## STATED EXERCISE
Pick out every line with the word "caption" and copy it.

## DATA
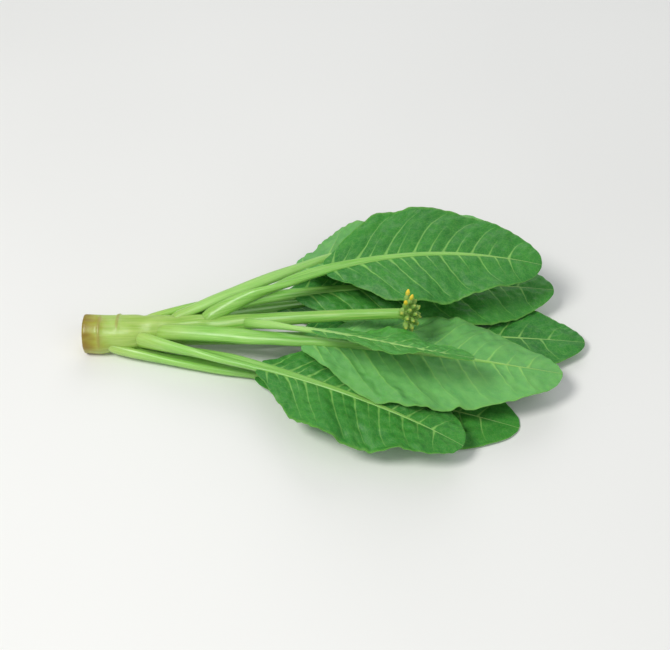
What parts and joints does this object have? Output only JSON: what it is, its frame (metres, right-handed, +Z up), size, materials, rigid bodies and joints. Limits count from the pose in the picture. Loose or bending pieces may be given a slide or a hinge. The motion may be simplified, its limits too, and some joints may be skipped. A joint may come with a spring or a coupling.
{
  "type": "choy sum",
  "caption": "Freshly cut choy sum plant lying on a surface: short thick stem, long pale leaf stalks, green blades and a head of flower buds.",
  "frame": {"origin": "on the surface the plant lies on, in the middle of the flat spot under the stub", "axes": "+X runs from the cut end towards the leaf tips, +Y to the back, +Z up from the surface"},
  "size_m": [0.2781, 0.1801, 0.0563],
  "materials": {
    "stem": "smooth, slightly waxy yellow-green plant stem with faint lengthwise fibres",
    "stalk": "smooth juicy pale green leaf stalk, faintly ribbed lengthwise",
    "blade": "soft green leaf with pale veins, paler underneath",
    "buds": "small closed green buds, some with yellow tips"
  },
  "bodies": {
    "root": {"stem": "stem", "bud_head": "buds", "leaf_1_stalk": "stalk", "leaf_1_blade": "blade", "leaf_2_stalk": "stalk", "leaf_2_blade": "blade", "leaf_3_stalk": "stalk", "leaf_3_blade": "blade", "leaf_4_stalk": "stalk", "leaf_4_blade": "blade", "leaf_5_stalk": "stalk", "leaf_5_blade": "blade", "leaf_6_stalk": "stalk", "leaf_6_blade": "blade", "leaf_7_stalk": "stalk", "leaf_7_blade": "blade", "leaf_8_stalk": "stalk", "leaf_8_blade": "blade", "leaf_9_stalk": "stalk", "leaf_9_blade": "blade"}
  },
  "joints": []
}
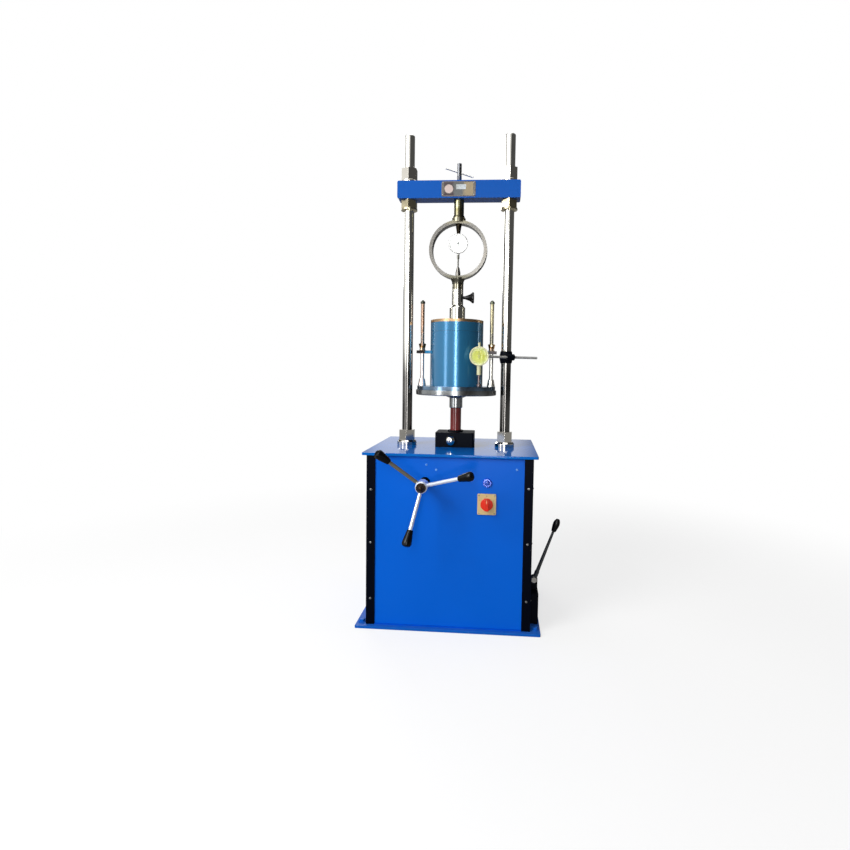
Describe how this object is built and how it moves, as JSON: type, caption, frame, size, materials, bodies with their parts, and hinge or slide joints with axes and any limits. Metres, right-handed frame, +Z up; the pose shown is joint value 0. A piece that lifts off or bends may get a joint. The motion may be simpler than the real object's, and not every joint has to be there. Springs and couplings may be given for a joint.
{
  "type": "bearing_ratio_load_frame",
  "caption": "Motorised soil bearing ratio load frame with proving ring, plunger, clamped mould, dial gauges, handwheel, rotary switch and gear lever",
  "frame": {"origin": "Centre of the base plate's underside, on the floor", "axes": "+Z up, -Y to the front, +X to the right of someone who faces the panel"},
  "size_m": [0.6023, 0.5635, 1.496],
  "materials": {
    "cabinet_blue": "gloss",
    "post_black": "satin",
    "chrome": "polished",
    "bright_steel": "turned",
    "black_iron": "satin",
    "cast_grey": "as cast",
    "mould_blue": "gloss",
    "ram_red": "gloss",
    "black_plastic": "gloss",
    "belt_rubber": "matte",
    "bronze": "machined",
    "motor_grey": "satin",
    "switch_yellow": "satin",
    "switch_red": "gloss",
    "lamp_lens": "clear",
    "dial_cream": "gloss",
    "dial_steel": "satin",
    "needle_black": "matte"
  },
  "bodies": {
    "frame": {"base_plate": "cabinet_blue", "cabinet_frame": "post_black", "front_panel": "cabinet_blue", "rear_cover": "cabinet_blue", "top_plate": "cabinet_blue", "power_inlet": "black_plastic", "left_column": "chrome", "right_column": "chrome", "left_foot_nut": "chrome", "right_foot_nut": "chrome", "ram_guide_block": "black_iron", "guide_plug": "chrome", "gear_case": "cast_grey", "front_bearing": "bright_steel", "rear_bearing": "bright_steel", "drive_belt": "belt_rubber", "speed_gearbox": "black_iron", "motor": "motor_grey", "lever_pivot_bolt": "chrome", "switch_plate": "switch_yellow", "lamp_bezel": "chrome", "lamp_lens": "lamp_lens"},
    "handwheel": {"worm_shaft": "bright_steel", "shaft_pulley": "cast_grey", "handwheel_hub": "chrome", "right_grip": "black_plastic", "upper_grip": "black_plastic", "lower_grip": "black_plastic"},
    "wheel": {"worm_wheel": "bronze"},
    "output": {"gearbox_pulley": "cast_grey"},
    "ram": {"ram": "ram_red", "platen": "chrome", "mould_base": "bright_steel", "mould_body": "mould_blue", "mould_collar": "mould_blue", "left_stay_rod": "bright_steel", "right_stay_rod": "bright_steel"},
    "left_wing": {"left_wing_nut": "black_iron"},
    "right_wing": {"right_wing_nut": "black_iron"},
    "crosshead": {"crosshead": "cabinet_blue", "left_upper_nut": "chrome", "right_upper_nut": "chrome", "left_lower_nut": "chrome", "right_lower_nut": "chrome", "proving_ring": "bright_steel", "ring_gauge": "dial_steel", "plunger_holder": "chrome", "plunger": "chrome"},
    "spindle": {"ring_spindle": "bright_steel", "tommy_bar": "chrome"},
    "ring_needle": {"ring_gauge_needle": "needle_black"},
    "plunger_clamp": {"plunger_knob": "black_plastic"},
    "gauge_arm": {"column_clamp": "black_iron", "gauge_rod": "chrome", "dial_case": "dial_cream"},
    "gauge_spindle": {"dial_spindle": "bright_steel"},
    "gauge_needle": {"dial_needle": "needle_black"},
    "lever": {"shift_lever": "chrome", "lever_knob": "black_plastic"},
    "switch": {"switch_knob": "switch_red"}
  },
  "joints": [
    {"name": "handwheel_turn", "type": "hinge", "parent": "frame", "child": "handwheel", "pos_m": [-0.07, 0, 0.437], "axis": [0, 1, 0], "range_deg": [0, 25500]},
    {"name": "wheel_spin", "type": "hinge", "parent": "frame", "child": "wheel", "pos_m": [0, 0, 0.437], "axis": [0, 0, 1], "range_deg": [-750.5, 0]},
    {"name": "output_spin", "type": "hinge", "parent": "frame", "child": "output", "pos_m": [0.15, 0, 0.062], "axis": [0, 1, 0], "range_deg": [0, 51010]},
    {"name": "ram_lift", "type": "slide", "parent": "frame", "child": "ram", "axis": [0, 0, 1], "range_m": [0, 0.02501]},
    {"name": "left_wing_turn", "type": "hinge", "parent": "ram", "child": "left_wing", "pos_m": [-0.111, 0, 0.83], "axis": [0, 0, 1], "range_deg": [0, 360]},
    {"name": "right_wing_turn", "type": "hinge", "parent": "ram", "child": "right_wing", "pos_m": [0.111, 0, 0.83], "axis": [0, 0, 1], "range_deg": [0, 360]},
    {"name": "crosshead_height", "type": "slide", "parent": "frame", "child": "crosshead", "axis": [0, 0, 1], "range_m": [-0.06, 0.08]},
    {"name": "spindle_turn", "type": "hinge", "parent": "crosshead", "child": "spindle", "pos_m": [0, 0, 1.382], "axis": [0, 0, 1], "range_deg": [-90, 90]},
    {"name": "ring_needle_turn", "type": "hinge", "parent": "crosshead", "child": "ring_needle", "pos_m": [0, 0, 1.161], "axis": [0, 1, 0], "range_deg": [0, 330]},
    {"name": "plunger_knob_turn", "type": "hinge", "parent": "crosshead", "child": "plunger_clamp", "pos_m": [0, 0, 0.9933], "axis": [1, 0, 0], "range_deg": [0, 360]},
    {"name": "gauge_swing", "type": "hinge", "parent": "frame", "child": "gauge_arm", "pos_m": [0.158, 0, 0.806], "axis": [0, 0, 1], "range_deg": [0, 90]},
    {"name": "gauge_spindle_slide", "type": "slide", "parent": "gauge_arm", "child": "gauge_spindle", "axis": [0, 0, 1], "range_m": [0, 0.02501]},
    {"name": "gauge_needle_turn", "type": "hinge", "parent": "gauge_arm", "child": "gauge_needle", "pos_m": [0.076, -0.088, 0.806], "axis": [0, 1, 0], "range_deg": [0, 9001]},
    {"name": "lever_shift", "type": "hinge", "parent": "frame", "child": "lever", "pos_m": [0.256, -0.11, 0.13], "axis": [0, 1, 0], "range_deg": [-18, 0]},
    {"name": "switch_turn", "type": "hinge", "parent": "frame", "child": "switch", "pos_m": [0.1095, -0.2, 0.378], "axis": [0, 1, 0], "range_deg": [-60, 60]}
  ],
  "couplings": [
    {"joint": "wheel_spin", "follows": "handwheel_turn", "ratio": -0.029412},
    {"joint": "output_spin", "follows": "handwheel_turn", "ratio": 2},
    {"joint": "ram_lift", "follows": "handwheel_turn", "m_per_rad": 0.000056172},
    {"joint": "gauge_spindle_slide", "follows": "handwheel_turn", "m_per_rad": 0.000056172},
    {"joint": "gauge_needle_turn", "follows": "handwheel_turn", "ratio": 0.35294}
  ]
}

## FINAL ANSWER
  "caption": "Freshly cut choy sum plant lying on a surface: short thick stem, long pale leaf stalks, green blades and a head of flower buds.",
Describe how this object is built and how it moves, as JSON: type, caption, frame, size, materials, bodies with their parts, and hinge or slide joints with axes and any limits. Metres, right-handed frame, +Z up; the pose shown is joint value 0. A piece that lifts off or bends may get a joint. The motion may be simpler than the real object's, and not every joint has to be there. Springs and couplings may be given for a joint.
  "caption": "Motorised soil bearing ratio load frame with proving ring, plunger, clamped mould, dial gauges, handwheel, rotary switch and gear lever",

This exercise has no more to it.